Public policy changes needed

From their experience, panelists offered suggestions for changing public policies that currently present barriers to development of community-based distributed energy. Discouraging policies mentioned were weak building codes, lack of law-based and rule-based state renewable energy goals, low-bid contract rules which dictate acceptance of cheap buildings rather than energy-wise buildings, and tax incentives that are skewed to favor large corporations and absentee investors rather than investment by public or private entities on a community scale.

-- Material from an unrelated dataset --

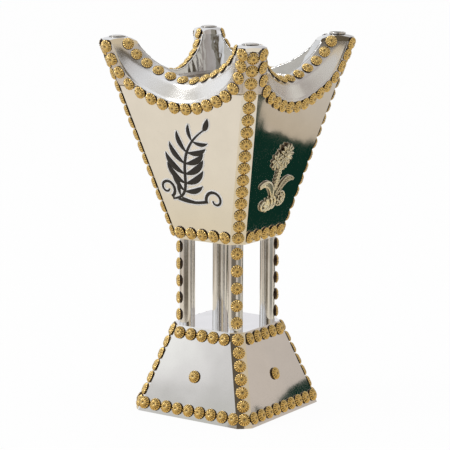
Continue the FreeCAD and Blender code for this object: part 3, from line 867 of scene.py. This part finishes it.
def ornament_strokes():
    """The lines and widths of a leafy branch that leans across the panel."""
    branch = bezier(((-26.0, 40.0), (6.0, 44.0), (-26.0, 80.0), (18.0, 108.0)), 41)
    strokes = [(branch, 3.2 * np.sin(np.linspace(0.4, 2.9, 41)) ** 0.6)]
    for k, reach in ((5, 13.0), (10, 17.0), (15, 20.0), (20, 21.0), (25, 19.0), (30, 17.0), (35, 13.0)):
        step = branch[k + 1] - branch[k]
        ahead = step / np.linalg.norm(step)
        side = np.array((-ahead[1], ahead[0]))
        for way in (-1, 1):
            foot = branch[k]
            bend = foot + ahead * reach * 0.25 + side * way * reach * 0.75
            tip = foot + ahead * reach * 0.85 + side * way * reach * 0.95
            strokes.append((leaf_line(foot, bend, tip), leaf_widths(reach * 0.30)))
    end = branch[-1]
    strokes.append((leaf_line(end, end + (5.0, 4.0), end + (7.0, 12.0)), leaf_widths(5.6)))
    for centre, size, first, last in (((-30.5, 50.0), 9.0, -65, 330), ((20.0, 42.0), 10.0, 200, -170)):
        strokes.append((spiral(centre, size, 2.2, first, last, 40), np.linspace(3.2, 1.8, 40)))
    foot = leaf_line((-20.0, 40.6), (-4.0, 36.0), (10.0, 40.0))
    strokes.append((foot, np.linspace(3.0, 2.8, LEAF_STEPS)))
    return strokes


def add_ornament():
    """The branch and its outline on the front and on the back."""
    black, pale = Relief(), Relief()
    for line, widths in ornament_strokes():
        black.stroke(line, widths, scaled(LEAF_FLAT, ORNAMENT_HIGH))
        pale.stroke(line, np.asarray(widths) + OUTLINE_WIDE, scaled(LEAF_FLAT, OUTLINE_HIGH))
    black.pieces("leaf_ornament", (0, 2), ornament_black, "ornament_black")
    pale.pieces("leaf_ornament_outline", (0, 2), ornament_edge, "steel_sheet")


add_ornament()


# Camera: fitted to the photograph

CAMERA_TURN = math.radians(34.296)
CAMERA_AWAY = 1.7477
CAMERA_HIGH = 0.4826
CAMERA_DIP = math.radians(10.182)
CAMERA_ROLL = math.radians(-0.219)
SENSOR = 36.0
FOCAL = 1944.9 / 450 * SENSOR
SHIFT = -2.78 / 450


def add_camera():
    """The photograph's viewpoint."""
    lens = bpy.data.cameras.new("viewpoint")
    lens.sensor_width = SENSOR
    lens.lens = FOCAL
    lens.shift_x = SHIFT
    lens.clip_end = 50.0
    camera = bpy.data.objects.new("viewpoint", lens)
    bpy.context.scene.collection.objects.link(camera)
    ahead = Vector((-math.sin(CAMERA_TURN), math.cos(CAMERA_TURN), 0))
    right = Vector((math.cos(CAMERA_TURN), math.sin(CAMERA_TURN), 0))
    look = ahead * math.cos(CAMERA_DIP) - Vector((0, 0, 1)) * math.sin(CAMERA_DIP)
    up = right.cross(look)
    turn = Matrix((right, up, -look)).transposed() @ Matrix.Rotation(-CAMERA_ROLL, 3, "Z")
    place = -ahead * CAMERA_AWAY + Vector((0, 0, CAMERA_HIGH))
    camera.matrix_world = Matrix.Translation(place) @ turn.to_4x4()
    bpy.context.scene.camera = camera


add_camera()


# Studio: white floor and world, and the room that the polished sheet shows

FLOOR_HALF = 8.0
SHADOW_SHARE = 0.05


def ray_mix(tree, kind, seen_by_it, seen_by_others):
    """A mix that shows one shader to a kind of ray, such as Camera, and another to the rest."""
    path = node(tree, "ShaderNodeLightPath")
    mix = node(tree, "ShaderNodeMixShader")
    tree.links.new(path.outputs["Is " + kind + " Ray"], mix.inputs["Fac"])
    tree.links.new(seen_by_others.outputs[0], mix.inputs[1])
    tree.links.new(seen_by_it.outputs[0], mix.inputs[2])
    return mix


def add_floor():
    """A floor white to the camera; the steel sees a cream square on it, then taupe, then pale grey."""
    mat = bpy.data.materials.new("studio_floor")
    mat.use_nodes = True
    tree = mat.node_tree
    tree.nodes.clear()
    link = tree.links.new
    white = node(tree, "ShaderNodeEmission", in_Color=(1, 1, 1, 1), in_Strength=1.0)
    matt = node(tree, "ShaderNodeBsdfDiffuse", in_Color=(0.9, 0.9, 0.9, 1))
    seen = node(tree, "ShaderNodeMixShader", in_Fac=SHADOW_SHARE)
    link(white.outputs[0], seen.inputs[1])
    link(matt.outputs[0], seen.inputs[2])
    place = node(tree, "ShaderNodeTexCoord")
    cloud = node(tree, "ShaderNodeTexNoise", in_Scale=9.0, in_Detail=2.0)
    link(place.outputs["Object"], cloud.inputs["Vector"])
    plain_place = node(tree, "ShaderNodeVectorMath", operation="ABSOLUTE")
    link(place.outputs["Object"], plain_place.inputs[0])
    apart = node(tree, "ShaderNodeSeparateXYZ")
    link(plain_place.outputs["Vector"], apart.inputs[0])
    reach = node(tree, "ShaderNodeMath", operation="MAXIMUM")
    link(apart.outputs["X"], reach.inputs[0])
    link(apart.outputs["Y"], reach.inputs[1])
    wavy = node(tree, "ShaderNodeMath", operation="MULTIPLY_ADD")
    wavy.inputs[1].default_value = 0.06
    link(cloud.outputs["Fac"], wavy.inputs[0])
    link(reach.outputs["Value"], wavy.inputs[2])
    share = node(tree, "ShaderNodeMath", operation="DIVIDE")
    share.inputs[1].default_value = 2.0
    link(wavy.outputs["Value"], share.inputs[0])
    tone = ramp(tree, [(0.110, linear(222, 206, 174)), (0.140, linear(226, 214, 190)),
                       (0.18, linear(231, 221, 202)), (0.250, linear(233, 223, 206)),
                       (0.262, linear(212, 198, 184)), (0.30, linear(191, 176, 154)),
                       (0.42, linear(200, 192, 180)), (0.55, linear(228, 228, 228)),
                       (1.0, linear(240, 243, 246))])
    link(share.outputs["Value"], tone.inputs["Fac"])
    mirrored = node(tree, "ShaderNodeEmission", in_Strength=1.0)
    link(tone.outputs["Color"], mirrored.inputs["Color"])
    mix = ray_mix(tree, "Camera", seen, ray_mix(tree, "Glossy", mirrored, matt))
    out = node(tree, "ShaderNodeOutputMaterial")
    link(mix.outputs[0], out.inputs["Surface"])
    mesh = bpy.data.meshes.new("studio_floor")
    corners = [(x * FLOOR_HALF, y * FLOOR_HALF, 0) for x, y in ((-1, -1), (1, -1), (1, 1), (-1, 1))]
    mesh.from_pydata(corners, [], [(0, 1, 2, 3)])
    mesh.materials.append(mat)
    floor = bpy.data.objects.new("studio_floor", mesh)
    bpy.context.scene.collection.objects.link(floor)


def add_card(name, corners, colour):
    """A coloured card outside the view, seen only by the polished surfaces."""
    mat = bpy.data.materials.new(name)
    mat.use_nodes = True
    tree = mat.node_tree
    tree.nodes.clear()
    glow = node(tree, "ShaderNodeEmission", in_Color=(*colour, 1), in_Strength=1.0)
    mix = ray_mix(tree, "Glossy", glow, node(tree, "ShaderNodeBsdfTransparent"))
    out = node(tree, "ShaderNodeOutputMaterial")
    tree.links.new(mix.outputs[0], out.inputs["Surface"])
    mesh = bpy.data.meshes.new(name)
    mesh.from_pydata([tuple(c) for c in corners], [], [tuple(range(len(corners)))])
    mesh.materials.append(mat)
    card = bpy.data.objects.new(name, mesh)
    bpy.context.scene.collection.objects.link(card)
    card.visible_camera = False
    card.visible_diffuse = False
    card.visible_shadow = False


def bearing(degrees, away, z):
    """A point at a bearing from -Y towards +X."""
    a = math.radians(degrees)
    return (away * math.sin(a), -away * math.cos(a), z)


def wall_card(name, first, last, away, low, high, colour):
    """An upright card between two bearings."""
    add_card(name, [bearing(first, away, low), bearing(last, away, low),
                    bearing(last, away, high), bearing(first, away, high)], colour)


def shade_card(name, first, last, away, low, high, dark_side, dark_foot, stops):
    """An upright card that goes through the stops across and towards its foot, with faint clouds."""
    wall_card(name, first, last, away, low, high, (0.5, 0.5, 0.5))
    tree = bpy.data.materials[name].node_tree
    link = tree.links.new
    place = node(tree, "ShaderNodeTexCoord")
    apart = node(tree, "ShaderNodeSeparateXYZ")
    link(place.outputs["Generated"], apart.inputs[0])
    across = node(tree, "ShaderNodeMapRange", in_From_Min=dark_side[0], in_From_Max=dark_side[1],
                  in_To_Max=0.45)
    link(apart.outputs["X"], across.inputs["Value"])
    down = node(tree, "ShaderNodeMapRange", in_From_Min=dark_foot[0], in_From_Max=dark_foot[1])
    link(apart.outputs["Z"], down.inputs["Value"])
    steep = node(tree, "ShaderNodeMath", operation="POWER")
    steep.inputs[1].default_value = 3.0
    link(down.outputs["Result"], steep.inputs[0])
    foot = node(tree, "ShaderNodeMath", operation="MULTIPLY_ADD")
    foot.inputs[1].default_value = 0.5
    link(steep.outputs["Value"], foot.inputs[0])
    link(across.outputs["Result"], foot.inputs[2])
    cloud = node(tree, "ShaderNodeTexNoise", in_Scale=14.0, in_Detail=2.0)
    link(place.outputs["Object"], cloud.inputs["Vector"])
    uneven = node(tree, "ShaderNodeMath", operation="MULTIPLY_ADD")
    uneven.inputs[1].default_value = 0.16
    link(cloud.outputs["Fac"], uneven.inputs[0])
    link(foot.outputs["Value"], uneven.inputs[2])
    tone = ramp(tree, stops)
    link(uneven.outputs["Value"], tone.inputs["Fac"])
    link(tone.outputs["Color"], tree.nodes["Emission"].inputs["Color"])


def add_world():
    """White to the camera, an even pale room to all else, brighter at the left."""
    world = bpy.data.worlds.new("studio")
    bpy.context.scene.world = world
    world.use_nodes = True
    tree = world.node_tree
    tree.nodes.clear()
    link = tree.links.new
    white = node(tree, "ShaderNodeBackground", in_Color=(1, 1, 1, 1), in_Strength=1.0)
    even = node(tree, "ShaderNodeBackground", in_Color=(0.95, 0.95, 0.96, 1), in_Strength=0.9)
    place = node(tree, "ShaderNodeTexCoord")
    toward = node(tree, "ShaderNodeVectorMath", operation="DOT_PRODUCT")
    toward.inputs[1].default_value = Vector((-0.80, -0.30, 0.52)).normalized()
    link(place.outputs["Generated"], toward.inputs[0])
    tone = ramp(tree, [(0.0, linear(150, 140, 132)), (0.35, linear(178, 170, 164)),
                       (0.62, linear(200, 198, 198)), (0.80, linear(238, 240, 243)),
                       (1.0, linear(250, 251, 252))])
    half = node(tree, "ShaderNodeMath", operation="MULTIPLY_ADD")
    half.inputs[1].default_value = 0.5
    half.inputs[2].default_value = 0.5
    link(toward.outputs["Value"], half.inputs[0])
    link(half.outputs["Value"], tone.inputs["Fac"])
    room = node(tree, "ShaderNodeBackground", in_Strength=1.0)
    link(tone.outputs["Color"], room.inputs["Color"])
    mix = ray_mix(tree, "Camera", white, ray_mix(tree, "Glossy", room, even))
    out = node(tree, "ShaderNodeOutputWorld")
    link(mix.outputs[0], out.inputs["Surface"])


def add_lamp(name, place, aim, size, power):
    """A soft square lamp."""
    light = bpy.data.lights.new(name, "AREA")
    light.shape = "SQUARE"
    light.size = size
    light.energy = power
    lamp = bpy.data.objects.new(name, light)
    lamp.location = place
    lamp.rotation_euler = (Vector(aim) - Vector(place)).to_track_quat("-Z", "Y").to_euler()
    bpy.context.scene.collection.objects.link(lamp)


# Cards: two green ones, then walls as bearings, distance and heights, then level and far ones

GREEN = (15, 45, 35)
GREEN_CLOTH = ((0.186, 0.20), (0.33, 0.44), (0.425, 0.600), (0.422, 0.617), (0.382, 0.564),
               (0.356, 0.537), (0.347, 0.542), (0.345, 0.562), (0.337, 0.562), (0.330, 0.563),
               (0.324, 0.571), (0.314, 0.569), (0.315, 0.584), (0.316, 0.68), (0.186, 0.68))
CLOTH_UP = 0.002
GREEN_FOLD = ((136.1, 0.054), (136.2, 0.058), (136.8, 0.076), (137.6, 0.062), (138.4, 0.056),
              (139.0, 0.064), (140.0, 0.071), (141.2, 0.0735), (142.3, 0.0750), (143.0, 0.0750),
              (144.0, 0.0730), (145.0, 0.0720), (145.0, 0.054))
FOLD_AWAY = 0.6
WALLS = (("slate_card", 108, 114, 0.42, 0.0, 0.10, (92, 94, 90)),
         ("dark_card_behind", 170, 202, 0.62, 0.0, 0.20, (48, 52, 44)),
         ("dark_card_left", 226, 254, 0.50, 0.0, 0.30, (88, 78, 58)),
         ("taupe_card", -12, 45, 0.42, 0.0, 0.10, (112, 102, 86)),
         ("taupe_card_edge", -24, -12, 0.42, 0.0, 0.10, (140, 130, 116)),
         ("grey_card_right", 74, 108, 0.42, 0.0, 0.10, (146, 142, 130)),
         ("grey_wall_left_high", 296, 350, 2.4, 1.02, 2.60, (206, 203, 196)),
         ("pale_wall_right", 134, 158, 2.6, 0.76, 1.60, (218, 214, 205)),
         ("cream_wall_right", 126, 144, 2.6, 0.0, 0.75, (200, 189, 178)),
         ("grey_wall_right", 144, 162, 2.6, 0.0, 0.75, (196, 186, 176)),
         ("dim_wall", 20, 56, 2.4, 0.30, 3.4, (92, 82, 66)),
         ("cream_wall", 57, 84, 2.4, 0.30, 2.0, (208, 192, 164)),
         ("grey_wall_far", 84, 122, 2.4, 0.30, 2.0, (206, 202, 195)),
         ("pale_wall_behind", 206, 232, 2.4, 0.0, 1.0, (236, 236, 240)))
FLAT_CARDS = (("dim_ceiling_right",
               ((0.45, -1.4, 2.3), (1.5, -1.4, 2.3), (1.5, -0.2, 2.3), (0.45, -0.2, 2.3)),
               (140, 136, 126)),
              ("ceiling_left", ((-1.9, -0.7, 2.3), (-0.6, -0.7, 2.3), (-0.6, 0.8, 2.3), (-1.9, 0.8, 2.3)),
               (226, 222, 214)),
              ("pale_wall_high", ((-0.6, 2.0, 1.2), (0.8, 2.0, 1.2), (0.8, 2.0, 2.6), (-0.6, 2.0, 2.6)),
               (236, 232, 224)))

add_floor()
add_world()
add_lamp("key_lamp", (-1.3, -1.2, 1.9), (0, 0, 0.2), 0.6, 9.0)
add_card("green_cloth", [(x, y, CLOTH_UP) for x, y in GREEN_CLOTH], linear(*GREEN))
add_card("green_fold", [bearing(turn, FOLD_AWAY, z) for turn, z in GREEN_FOLD], linear(*GREEN))
for *shape, colour in WALLS:
    wall_card(*shape, linear(*colour))
shade_card("grey_wall_left", 312, 338, 2.4, 0.30, 1.00, (0.43, 0.60), (0.62, 0.40),
           [(0.08, linear(250, 251, 248)), (0.33, linear(227, 226, 225)), (0.53, linear(205, 204, 202)),
            (1.0, linear(196, 196, 190))])
for name, corners, colour in FLAT_CARDS:
    add_card(name, corners, linear(*colour))

scene = bpy.context.scene
scene.view_settings.view_transform = "Standard"

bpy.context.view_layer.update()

The five panelists were from sectors which need to cooperate to successfully integrate renewable resources into the South Dakota’s energy economy: David Staub, a citizen advocate for building efficiency and renewable energy from Sisseton; state lawmakers Representative Larry Tidemann, Brookings, and Senator Dan Ahlers, Dell Rapids; Greg Zimmerman, electrical engineering research assistant from the South Dakota State University Wind Applications Center; and Scott Parsley, Assistant General Manager for Member Services from East River Electric Cooperative, Madison.

Mr. Parsley stated the rural electric coops were looking at ways for their members to become investors in renewable energy projects.

It was suggested that the South Dakota Legislature should follow the Minnesota model by adopting a standard contract for small (less than five megawatt) wind projects. Small community based projects have a potential for high economic risk. These risks can be minimized by having the small projects become part of a cooperative that would share insurance and maintenance costs.

The SDSU Wind Applications Center is researching small turbines for individual home production.

It was emphasized that small community projects cannot rely just on wind as the sole energy source. These projects should not go off the grid and need to invest in multiple renewable resources.